Preparation of arylplatinum(II) complexes. The interaction of dichloro-(η-cyclo-octa-1,5-diene)platinum(II) and aryltrimethylstannanes

Abstract

One or both chloride ligands of [Pt(cod)Cl₂](cod = cyclo-octa-1,5-diene) can be readily and selectively replaced by aryl groups by treatment of the complex with aryltrimethylstannanes in dichloromethane or sym-tetrachioroethane.

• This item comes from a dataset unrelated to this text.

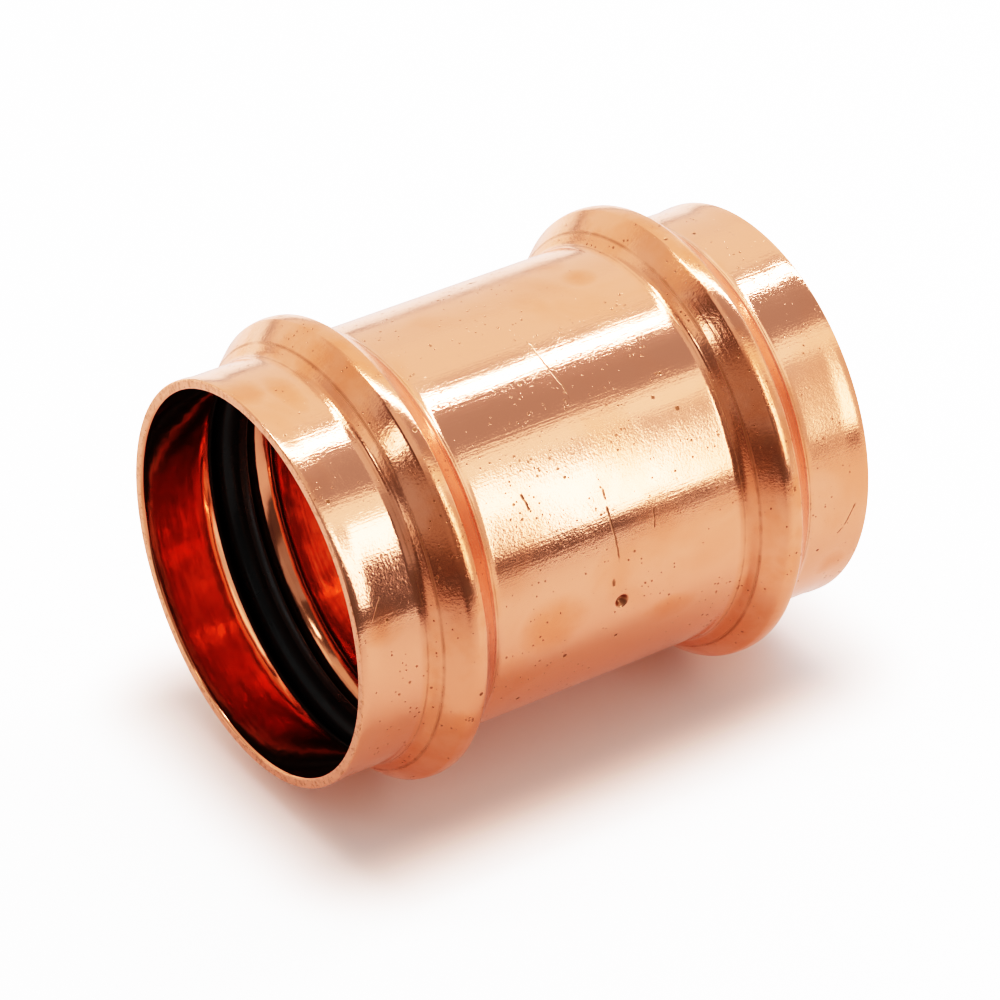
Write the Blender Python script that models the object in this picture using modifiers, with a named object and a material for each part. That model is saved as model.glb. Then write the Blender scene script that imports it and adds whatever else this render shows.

Use of 1 mol of SnMe₃R usually gives the monoaryl complexes in high yield [e.g. R = 2-furyl, 2-thienyl, benzofuran-2-yl, 2-benzothienyl, 1,2-dihydrobenzocyclobuten-3-yl, or C₆H₄X (X = H, p-MeO, p-Cl, p-F, p-Me₃Si, or p-Me)], but for R =η⁶-p-MeC₆H₄Cr(CO)₃ the diaryl complex is formed. Use of 2 mol of SnMe₃R gives the diaryl complexes in good yield [e.g. R as above; plus C₆H₄X (X =o-MeO, m-MeO, m-F₃C, p-Br, m-F, m-Cl, and p-O₂N)], but, for steric reasons, with R = C₆H₂Me₃-2,4,6 only the monoaryl complex is formed. The reactivity of the SnMe₃R compounds generally parallels the ease of electrophilic substitution at the corresponding R–H bonds. The arylation method has substantial advantages over those using aryl Grignard or lithium reagents. Aryl compounds, MMe₃R, of other Group 4 metals undergo analogous reactions, the reactivity decreasing in the sequence (M =) Pb > Sn Ge > Si. While mixed diaryl complexes can sometimes be made in good yield {e.g.[Pt(cod)-(2-C₄H₃S)(2-C₄H₃O)] from [Pt(cod)(2-C₄H₃S)Cl] and SnMe,(2-C₄H₃O)}, such preparations can be complicated by exchange of aryl groups between platinum centres; e.g.(i) reaction of [Pt(cod)(2-C₄H₃S)₂] with [Pt(cod)Cl₂] followed by addition of 1,2-bis(diphenylphosphino)ethane (dppe) gives [Pt(2-C₄H₃S)Cl(dppe)] in ca. 100% yield, (ii)[Pt(cod)(2-C₈H₅O)₂] and [Pt(cod)(C₆H₄Cl-m)₂] similarly give some [Pt(2-C₈H₅O)(C₆H₄Cl-m)(dppe)], and (iii)[Pt(cod)(3-C₈H₇)Cl] and SnMe₃(C₆H₄Me-p) similarly give some [Pt(3-C₈H₇)₂(dppe)] and [Pt(C₆H₄Me-p)₂-(dppe)](3-C₈H₇= 1,2-dihydrobenzocyclobuten-3-yl). The olefin ligand is readily displaced from the aryl com-plexes by neutral ligands, and a wide range of [PtR(Cl)L₂] and [PtR₂L₂] complexes with L =½ dppe or PPh₃ have been made. The i.r. and ¹H, ¹³C-{¹H}, and ³¹P-{¹H} n.m.r. spectra of the products are discussed. For cis-[ Pt(C₆H₄X-p)₂(PPh₃)₂] complexes the values of ¹J(Pt–P) show a good correlation with σ_I constants. The norbornadiene (nbd) complex [Pt(nbd)Cl₂] reacts with SnMe₃(2-C₄H₃O) to give [Pt(2-C₄H₃O)(nbd)Cl] in 91% yield, but the corresponding palladium complex [Pd(nbd)Cl₂] reacts with SnMe₃R (R = C₆H₄OMe-p or C₆H₄Me-p) to give a dimeric chloride-bridged complex in which the aryl group is attached to the organic ligand.